French MP tables bill to outlaw 'glottophobia' - discrimination against regional accents

Jean-Luc Melenchon, head of the leftist France Insoumise (France Unbowed) party, prompted an MP to table a law against linguistic discrimination after mocking the southern accent - Le Pictorium / Barcroft Media
Jean-Luc Melenchon, head of the leftist France Insoumise (France Unbowed) party, prompted an MP to table a law against linguistic discrimination after mocking the southern accent - Le Pictorium / Barcroft Media

A French MP has tabled a bill to punish discrimination against regional accents – dubbed “glottophobia” - after one of the country’s highest-profile politicians mocked a journalist's southern intonation.

The proposal came a day after Jean-Luc Mélenchon, leader of the far-left France Insoumise (France Unbowed) movement and a former presidential candidate, was caught on camera rudely haranguing a journalist with a southern accent who asked him a question outside parliament.

French police on Tuesday raided the Leftist’s party headquarters after prosecutors opened an inquiry into suspected campaign financing violations and "fake jobs" for EU parliament assistants. He was quizzed for five hours on Thursday over the probes.

Asked for a comment from a journalist from the southwestern city of Toulouse, where silent vowels are more “sung” than further North, a clearly irked Mr Mélenchon hit back mockingly: "Qu'esseuh-que ça veut direuh ?" (the French equivalent of saying:" Whatadoesa thata mean?).

"Can someone ask me a question in French? And (make it) a bit more understandable...," the fiery revolutionary asked reporters in the video clip, widely circulated on social media.

It prompted an angry response from Parisian MP Laetitia Avia.

"Do we speak French any the less with an accent. Must one suffer humiliation if one doesn't speak standard French? Because our accents are our identity, I am tabling a bill to recognise glottophobia as a source of discrimination," Ms Avia tweeted.

Regional accents - whether they be from the south, the Parisian suburbs or up North where the accent is called Ch’ti - are "an integral part of many French people's identity", said the MP, who is from President Emmanuel Macron’s Republic on the Move party.

She was backed by Jean-Luc Moudenc, mayor of Toulouse, who tweeted: “In Toulouse, we speak French too...but with the sun in our voice. It’s a marker of our identity, a source of pride and I hope many of us will remind (Mr Mélenchon) of that.”

The word “glottophobia” was reportedly popularised by sociologist Philippe Blanchet of Rennes University, who pointed out that unliked in some other countries, "French law against discrimination...doesn’t mention linguistic discrimination".

Méderic Gasquet-Cyrus, sociologist at Aix-en-Provence University, said: “Imagine if (Mr Mélenchon) had chosen to imitate a North Africa, African or Asian accent.
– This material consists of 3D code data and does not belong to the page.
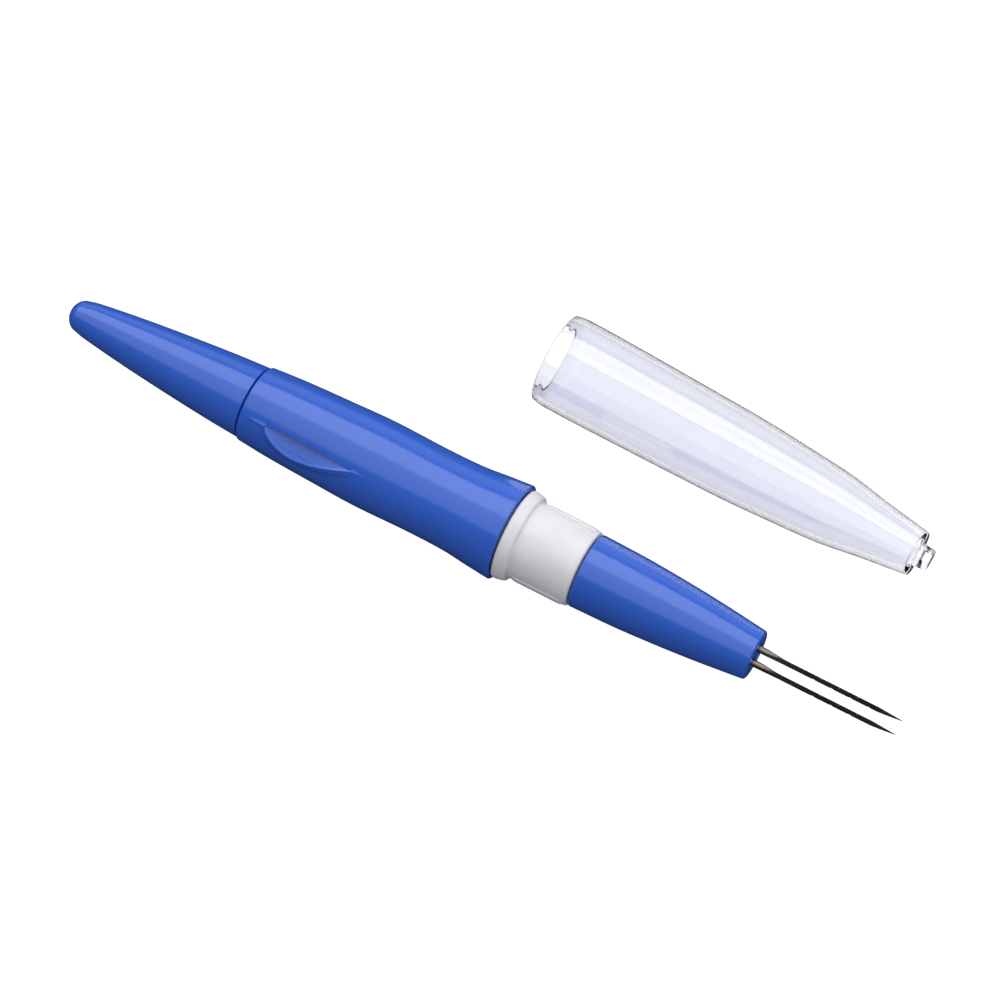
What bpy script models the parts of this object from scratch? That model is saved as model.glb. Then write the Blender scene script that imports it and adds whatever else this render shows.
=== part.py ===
"""Pen-style needle felting tool, lying beside its clear cap. Metres, +Z up.

The pen lies along X with its needles at +X, and the cap lies on its +Y side.
All lengths along the pen are measured from the tip of its tail.
"""

import math

import bpy
import bmesh
from mathutils import Matrix, Vector

MM = 0.001

# Lengths along the pen, from the tail tip
TAIL_JOIN = 35.7 * MM
BARREL_BACK = 36.0 * MM
BARREL_FRONT = 84.75 * MM
FLANGE_BACK = 85.05 * MM
FLANGE_FRONT = 87.3 * MM
NECK_FRONT = 98.3 * MM
NOSE_BACK = 98.6 * MM
NOSE_FRONT = 129.8 * MM
NEEDLE_TIP = 155.7 * MM

# Outer radii
TAIL_STATIONS = ((2.2, 2.85), (4.0, 3.25), (12.5, 4.35), (20.9, 5.22), (29.3, 5.97), (35.7, 6.4))
BARREL_STATIONS = (
    (36.0, 6.68), (42.0, 7.14), (50.4, 7.5), (58.8, 7.78), (69.0, 7.6), (75.7, 7.7), (80.4, 8.15), (84.75, 8.53),
)
NOSE_STATIONS = ((98.6, 6.48), (107.2, 6.25), (113.6, 5.86), (117.8, 5.54), (122.0, 5.15), (129.8, 4.3))
FLANGE_RADIUS = 7.9 * MM
NECK_RADIUS = 6.8 * MM
EDGE_ROUND = 0.35 * MM
NOSE_TIP_ROUND = 0.9 * MM

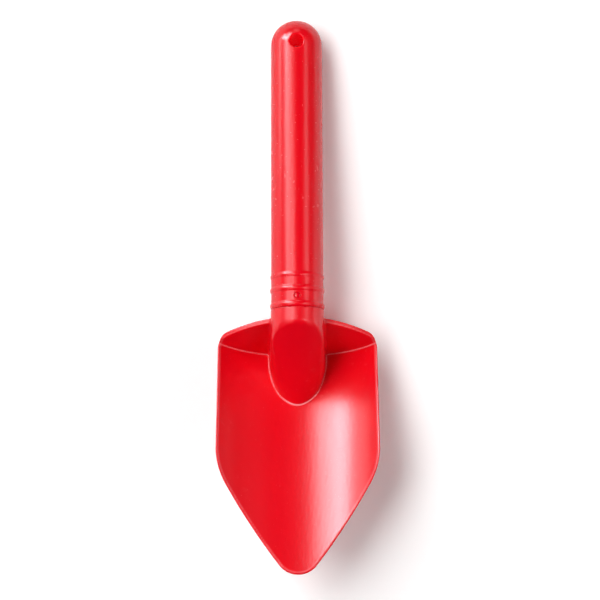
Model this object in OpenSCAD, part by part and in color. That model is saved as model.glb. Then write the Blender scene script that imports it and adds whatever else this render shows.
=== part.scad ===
// Sand shovel for a child: a pitched trough-shaped scoop whose neck carries a tang,
// a hollow round handle pushed over the tang, and a pin that locks the two.
// Every piece is drawn in the moulding frame: the handle axis is the Y axis, the
// mouth of the handle lies at Y = 0, the round end points to +Y and the pan opens to +Z.
// The finished shovel is then laid on a table, on its round end and the heel of its pan,
// with the origin on the table under the middle of its outline box.

/* [Handle] */
// Length of the handle from its mouth to the top of its round end
grip_l = 132; // [110:1:170]
// Diameter of the handle at its round end
grip_end_d = 23; // [20:0.5:28]
// Diameter of the handle at its mouth
grip_mouth_d = 23.4; // [20:0.2:29]
// Thickness of the handle wall at its round end
grip_wall = 2; // [1.2:0.1:3]
// Diameter of the hanging hole through the round end
hang_hole_d = 6; // [3:0.5:9]
// Solid plastic left between the bore of the handle and the hanging hole
eye_wall = 4; // [2:0.5:8]

/* [Grip rings] */
// Distance of the first ring bead from the mouth of the handle
ring_near_y = 1.4; // [1.2:0.1:3]
// Distance of the middle ring bead from the mouth
ring_mid_y = 8.4; // [6:0.1:11]
// Distance of the last ring bead from the mouth
ring_far_y = 14.5; // [12:0.1:20]
// How far the first and the middle ring stand out of the handle
ring_h = 0.45; // [0.2:0.05:0.8]
// How far the last ring stands out of the handle
ring_far_h = 0.3; // [0.2:0.05:0.8]
// Radius of the round section of a ring
ring_r = 1.9; // [1:0.1:2.5]

/* [Pan] */
// Depth of the pan floor below the handle axis where it meets the rear wall
heel_depth = 31; // [24:0.5:36]
// Depth of the pan floor below the handle axis at the tip
tip_depth = 2; // [0:0.5:10]
// Distance from the mouth of the handle forward to the foot of the rear wall
crease_run = 16.3; // [14:0.1:22]
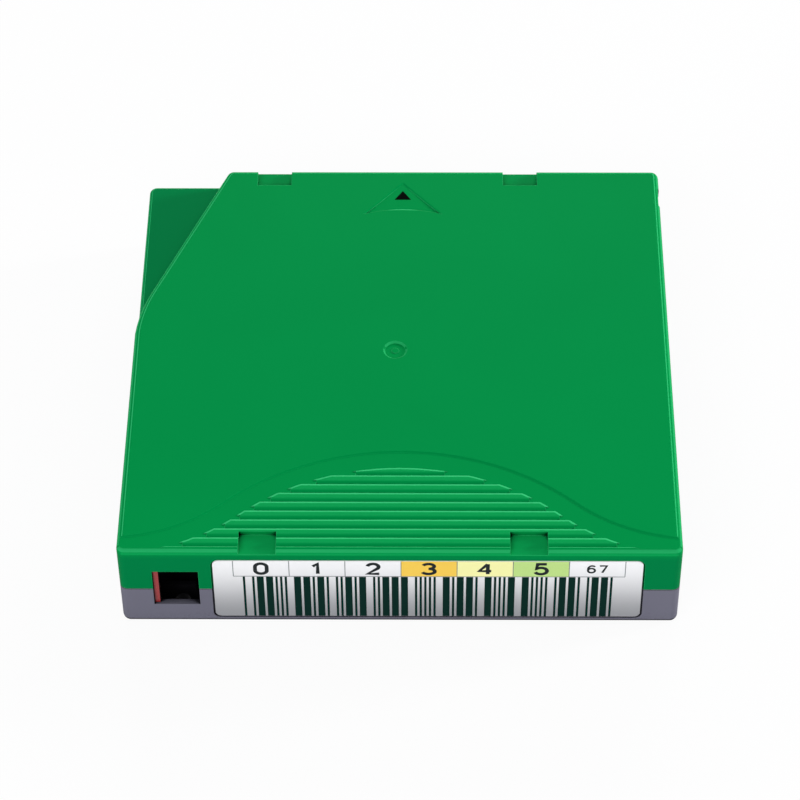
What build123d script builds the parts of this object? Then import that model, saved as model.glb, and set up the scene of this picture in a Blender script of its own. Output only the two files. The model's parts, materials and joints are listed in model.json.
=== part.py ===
from build123d import *
import os
from math import acos, atan2, cos, degrees, hypot, radians, sin, sqrt, tan

# Data tape cartridge with one reel, in millimetres.
# X runs along the label face, Y from the label face to the insertion end, Z up.
# The origin is at the middle of the underside.

# Case
CASE_W = 105.4
CASE_L = 102.0
CASE_H = 21.5
SEAM_Z = 10.0
WALL = 2.0
FLOOR = 1.8
ROOF = 1.9
CORNER_R = 1.5
EDGE_R = 1.3
INNER_CORNER_R = 0.5
SEAM_GROOVE = 0.14

# Stepped corner that guides the cartridge in
GUIDE_DROP = 4.9
GUIDE_ANGLE = 22.1
GUIDE_BACK_X = -36.0
GUIDE_BEND_R = 36.7
GUIDE_RUNOUT = 0.1
GUIDE_EDGE_R = 0.8

# Grip zone on top
SWOOSH_DEPTH = 0.2
SWOOSH_STEP_RUN = 0.35
SWOOSH_APEX = 24.65
SWOOSH_R = 49.5
SWOOSH_TURN = 42.0
SWOOSH_END_TURN = 5.0
RIB_COUNT = 9
RIB_PITCH = 2.187
RIB_FRONT_BAND = 0.98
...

What would people say? That it’s racist.”

Unlike in the UK, French media, notably news media, has few high-profile figures with strong regional accents.

Maxime Gil, a TV journalism graduate from the southwestern town of Béziers, told BFMTV that his teachers advised him to “absolutely erase my accent” or face being taken on in Paris only to commentate rugby – which harks from that region.

One of the notable exceptions is radio political anchorman Jean-Michel Aphatie, who has a thick southern accent. In a tweet, he said: “To mock an accent is discrimination and verging on racism. You can’t say you love France and mock accents.”

Laetitia Avia, MP for President Emmanuel Macron's La République En Marche (Republic on the Move) Party in Paris  - Credit: THOMAS SAMSON/AFP
Paris MP Laetitia Avia has tabled a draft bill to outlaw 'glottophobia' - discrimination against regional accents Credit: THOMAS SAMSON/AFP

He also pointed out that Mr Mélenchon is MP in Marseille, the southern port whose inhabitants have a particularly thick drawl.

But if southerners have it bad, “glottophobia” is even worse for northerners, according to Philippe Boula de Mareüil, linguistics researcher and author of Where Do Regional Accents Come From?

While southern accents were mocked by Parisians as lacking "seriousness" at least they were seen as "pretty and evoking the sun".

Not so for northerners, whose style of speech "you find neither among star journalists, nor big bosses, nor politicians.

"People from around there try even harder to mask their accent," he said.

Seen as well-nigh incomprehensible to outsiders, the northern accent was the subject of 2008 film, Bienvenue chez les Ch’tis (Welcome to the Sticks), the biggest homegrown box office hit of all time.

The comedy charts the travails of a man born and raised on France's southern coast who is exiled to the northern Pas de Calais and can barely understand a thing. 

One British critic wrote: “Imagine a parallel exercise in UK movie-making. A Berkshire postmaster migrates to Tyneside to find the Geordies booze-sodden, half-witted savages who are nonetheless endowed with hearts of gold.

“Well, you can't imagine it, can you?”